United States v. Moon, 718 F.2d 1210, 1227 (2d Cir. 1983),
- 7 -
cert. denied, 466 U.S. 971 (1984). I believe this definition
comes the closest to capturing the inherently elusive,
spiritual and personal nature of religion. I also believe
that under such a definition it is inappropriate, if not
impossible, to evaluate or analyze the religious beliefs of an
individual under a factor-driven approach. The
appropriateness of the above definition lies in its openness,
which also makes it unworkable as a standard for those seeking
concrete guidance in this area.
It seems to me the better practice is not to engage in
any type of an attempt to define religion and instead to
assume, without deciding, the validity of an individual's
sincerely held religious beliefs for purposes of
constitutional protection. See Smith v. Board of Sch. Comm'rs
of Mobile County, 827 F.2d 684, 689 (11th Cir. 1987) (assuming
secular humanism is a religion for purposes of the
Establishment Clause); United States v. Middleton, 690 F.2d
820, 824 (11th Cir. 1982) (assuming Ethiopian Zion Coptic
Church is a valid religion), cert. denied, 460 U.S. 1051
(1983); see also Jones v. Bradley, 590 F.2d 294, 296-97 (9th
Cir. 1979) (assuming members of the Universal Life Church are
- 8 -
entitled to First Amendment protection). Under this approach
if an individual makes a claim that a government law
substantially burdens his or her sincere religious beliefs I
would assume the validity of the religion without analyzing
the tenets or practices of the religion to see if they fit
some preconceived vision of what a religion is. This approach
may seem radical; however, it is the only way we can assure an
individual the absolute freedom to worship what he or she
chooses in the way in which he or she chooses. It is
important to note that such a practice would not send us down
a "slippery slope" or create a mass shield which any criminal
could use to thwart prosecution for crimes done in the name of
religion. It has never been the law in this country that
religious beliefs prevent the government from regulating
criminal or other harmful actions of individuals. Cantwell,
310 U.S. at 303. Under the Religious Freedom and Restoration
Act, after raising the defense of religion, the individual
must show that his or her religious beliefs are sincerely held
and were substantially burdened. If this showing is made,
then the government may still prevail if it shows that such
burden is necessary to further a compelling government
interest and that the law is the least restrictive means of
- 9 -
furthering that interest. 42 U.S.C. § 2000bb-1. This law
enforces the absolute freedom of the individual to believe and
worship whatever he or she chooses, but clearly prevents him
or her from freely acting on these beliefs in ways that are
harmful to others.
In this case, I would assume the validity of Mr. Meyers'
religious beliefs and affirm the district court's findings
that these beliefs are sincerely held and substantially
burdened by the laws in question. Although I am confident
that the government will have no problem meeting its burden of
proof, Olsen v. DEA, 878 F.2d 1458, 1462-63 (D.C. Cir. 1989)

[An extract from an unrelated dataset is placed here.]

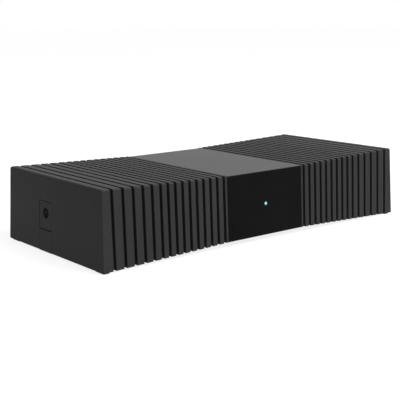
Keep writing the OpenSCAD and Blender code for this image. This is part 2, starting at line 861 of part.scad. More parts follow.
module wifi_shield() {
    color([0.7, 0.7, 0.72]) translate([wifi_x, wifi_y, board_top + 1.01]) difference() {
        translate([-8, -6.6, 0]) cube([13.4, 13.2, 1.8]);
        translate([-7.8, -6.4, -1]) cube([13, 12.8, 2.6]);
        for (i = [-2 : 2], j = [-2 : 2]) {
            translate([-1.3 + i * 2.2, j * 2.2, 0]) cylinder(r = 0.35, h = 4);
        }
    }
}

antenna_len = 30;
antenna_h = 9;
antenna_z = 19.6;
antenna_y = -22;
cable_end_y = -28;
antenna_wall = end_x(antenna_z + antenna_h) - end_wall - 1.0;

// A flexible printed antenna on a foam backing, stuck inside an end wall
module antenna(s) {
    color([0.42, 0.26, 0.09]) translate([s * antenna_wall, antenna_y, antenna_z + antenna_h / 2]) {
        cube([0.8, antenna_len, antenna_h], center = true);
        translate([s * 0.5, 0, 0]) cube([0.3, antenna_len - 4, antenna_h - 3], center = true);
    }
}

// A lead lying straight along X, then along Y, with a round bend, and a plug at its start
module lead(x0, y0, x1, y1) {
    sx = x1 > x0 ? 1 : -1;
    bend_r = 6;
    translate([x0, y0, board_top + 2]) cylinder(r = 1.3, h = cable_z + 0.9 - board_top - 2);
    bar_x(min(x0, x1 - sx * bend_r), max(x0, x1 - sx * bend_r), y0, cable_z, cable_r);
    translate([x1 - sx * bend_r, y0 - bend_r, cable_z]) rotate([0, 0, (sx > 0 ? 0 : 90) - 0.5]) {
        rotate_extrude(angle = 91) translate([bend_r, 0]) circle(r = cable_r - 0.02);
    }
    bar_y(x1, y1, y0 - bend_r, cable_z, cable_r);
}

module antenna_cable(s) {
    y0 = wifi_y + s * plug_dy;
    color([0.12, 0.12, 0.12]) lead(wifi_x + 7.4, y0, s * (antenna_wall - 2.2), cable_end_y);
}

/* ---- Front end of the board ---- */

ir_x = -10;
light_y = -40.6;

module ir_receiver() {
    lens_z = board_top + 6;
    face_y = -40.8;
    color([0.05, 0.04, 0.06]) {
        block([ir_x - 3, face_y, board_top + 3], [ir_x + 3, face_y + 2.8, board_top + 10]);
        translate([ir_x, face_y, lens_z]) sphere(r = 2.3);
        for (dx = [-2.54, 0, 2.54]) {
            block(
                [ir_x + dx - 0.25, face_y + 1.2, board_top],
                [ir_x + dx + 0.25, face_y + 1.6, board_top + 3.01]
            );
        }
    }
}

module status_led() {
    color([0.9, 0.9, 0.85]) translate([0, light_y, board_top]) {
        translate([-1.6, -1.4, 0]) cube([3.2, 2.8, 0.8]);
        translate([0, 0, 0.7]) cylinder(r = 1.1, h = 0.4);
    }
}

// Clear pipe: up from the light, mirrored at 45 degrees, then out through the window
module light_pipe() {
    z = board_top + light_h;
    color([0.6, 0.9, 0.92]) {
        bar_y(0, -side_y(z) + 0.02, light_y - 1, z, light_r);
        difference() {
            block([-1.6, light_y - 1.6, board_top + 1.2], [1.6, light_y + 1.6, z + 1.6]);
            translate([0, light_y + 1.6, z - 1.6]) rotate([45, 0, 0]) block([-3, 0, -1], [3, 6, 9]);
        }
    }
}

/* ---- Reset ---- */

reset_r = 1.3;
reset_z = board_top + 2.4;
reset_face_y = side_y(reset_z) - rear_recess - 0.7;
switch_y1 = reset_face_y - 4.3;
stem_r = 0.8;

module reset_switch() {
    color([0.55, 0.55, 0.56]) difference() {
        block([reset_x - 2.2, switch_y1 - 3.6, board_top], [reset_x + 2.2, switch_y1, board_top + 4]);
        bar_y(reset_x, switch_y1 - 2, far, reset_z, stem_r + 0.15);
        block([reset_x - 3, switch_y1 - 3, board_top + 3.7], [reset_x + 3, switch_y1 - 2.6, board_top + 5]);
    }
}

module reset_button() {
    shoulder_y = switch_y1 + reset_travel + 0.3;
    color([0.25, 0.25, 0.26]) difference() {
        union() {
            bar_y(reset_x, shoulder_y, reset_face_y, reset_z, reset_r);
            bar_y(reset_x, switch_y1 - 1.1, shoulder_y + 0.01, reset_z, stem_r);
        }
        translate([reset_x, reset_face_y + 2.6, reset_z]) sphere(r = 2.85);
    }
}

top_shell();
top_panel();
front_window();
rear_port_panel();
base_cover();
foot(-1, -1);  // foot_front_left
foot(1, -1);  // foot_front_right
foot(-1, 1);  // foot_rear_left
foot(1, 1);  // foot_rear_right
base_screws();
dc_inlet_plate();
dc_jack_body();
dc_jack_pin();
dc_jack_spring();
main_board();
board_screws();
soc_chip();
thermal_pad();
heat_sink();
heat_sink_push_pins();
memory_chip(-9);  // memory_chip_front
memory_chip(9);  // memory_chip_rear
flash_chip();
crystal();
power_ic();
power_inductor(-8);  // power_inductor_front
power_inductor(6);  // power_inductor_rear
capacitor(-84);  // capacitor_left
capacitor(-73);  // capacitor_middle
capacitor(-62);  // capacitor_right
hdmi_shell();
hdmi_tongue();
hdmi_contacts();
usb_shell();
usb_tongue();
usb_contacts();
network_jack();
network_shield();
network_contacts();
network_transformer();
wifi_module();
wifi_shield();
antenna(-1);  // antenna_left
antenna(1);  // antenna_right
antenna_cable(-1);  // antenna_cable_left
antenna_cable(1);  // antenna_cable_right
ir_receiver();
status_led();
light_pipe();
reset_switch();
reset_button();
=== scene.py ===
"""Looks of the streaming media player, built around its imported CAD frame. Blender 4.5, metres."""
import json
import math

import bmesh
import bpy
from mathutils import Matrix, Vector


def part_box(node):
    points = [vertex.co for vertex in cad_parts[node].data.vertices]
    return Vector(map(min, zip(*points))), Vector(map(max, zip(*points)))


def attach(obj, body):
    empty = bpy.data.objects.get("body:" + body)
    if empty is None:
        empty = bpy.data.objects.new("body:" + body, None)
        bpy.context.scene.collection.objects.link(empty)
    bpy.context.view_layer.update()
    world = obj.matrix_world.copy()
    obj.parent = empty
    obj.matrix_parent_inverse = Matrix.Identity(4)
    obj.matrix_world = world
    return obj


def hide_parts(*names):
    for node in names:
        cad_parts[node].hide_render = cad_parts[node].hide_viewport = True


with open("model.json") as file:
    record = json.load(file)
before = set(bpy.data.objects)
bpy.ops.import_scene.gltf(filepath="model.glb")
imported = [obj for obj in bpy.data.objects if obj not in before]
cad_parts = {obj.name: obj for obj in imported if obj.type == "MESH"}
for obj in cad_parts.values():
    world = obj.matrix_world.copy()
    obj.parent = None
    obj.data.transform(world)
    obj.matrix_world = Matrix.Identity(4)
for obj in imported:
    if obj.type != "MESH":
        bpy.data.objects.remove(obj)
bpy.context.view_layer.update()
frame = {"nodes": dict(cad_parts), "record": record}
MM = 0.001

# ---------------------------------------------------------------- case dimensions, in millimetres
TOP_HALF = 110.0        # half length of the top
TOP_D = 96.2            # depth of the top
END_DRAFT = 1.4         # how far an end leans out at its foot
SIDE_DRAFT = 1.8        # how far the front and back lean out at their foot
TOP_DROP = 2.4          # how far the top sinks at the middle
BOTTOM_RISE = 2.7       # how far the underside rises at the middle
CENTRE_HALF = 28.7      # half width of the smooth middle
WALL = 2.0              # wall behind the grooves
END_WALL = 3.0
GROOVES = 15            # grooves in each wing
GROOVE_W = 1.8
GROOVE_DEPTH = 2.2
FIRST_GROOVE = 31.0     # middle of the groove nearest the centre
INNER_PITCH = 4.78
EVEN_PITCHES = 9
OUTER_PITCH = 5.45
PITCH_GROWTH = 0.3
RIB_R = 0.9             # radius of the ribs' top corners, front and back
RIB_FOOT_R = 0.4        # radius of their bottom corners
RIB_FILLET = 0.14       # fillet along a rib's two edges
END_TOP_R = 1.5         # fillet along an end face's top edge
END_SIDE_R = 0.4        # fillet down its front and back edges
WINDOW_T = 2.0
PANEL_T = 1.8
REAR_RECESS = 2.2
POST_X, POST_Y, POST_R, PILOT_R = 96.0, 37.0, 3.6, 1.25
PILOT_DEPTH = 11.0
FOOT_RIM = 1.2          # solid corner round a foot
FOOT_BLOCK_H = 5.0
FAR = 200.0
BELOW = -2.0            # a height clear below the table, where cutters start
HOLLOW_REACH = 9.0      # how far the hollow's cutter reaches below the case
POST_TOP = 60.0         # a height clear above the roof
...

(government has a compelling interest in regulating the use of
marijuana and is not required to accommodate sacremental use),
cert. denied, 495 U.S. 906 (1990), it has not yet been given
an opportunity to do so. Therefore, in accordance with the
requirements of 42 U.S.C. § 2000bb-1, I would reverse the
district court's findings that Mr. Meyers' sincerely held
beliefs are not religious and I would remand to allow the
government an opportunity to meet its burden of showing that
the laws involved serve a compelling government interest and
are the least restrictive means of meeting that interest. See
- 10 -
United States v. Bauer, 84 F.3d 1549, 1559 (9th Cir. 1996).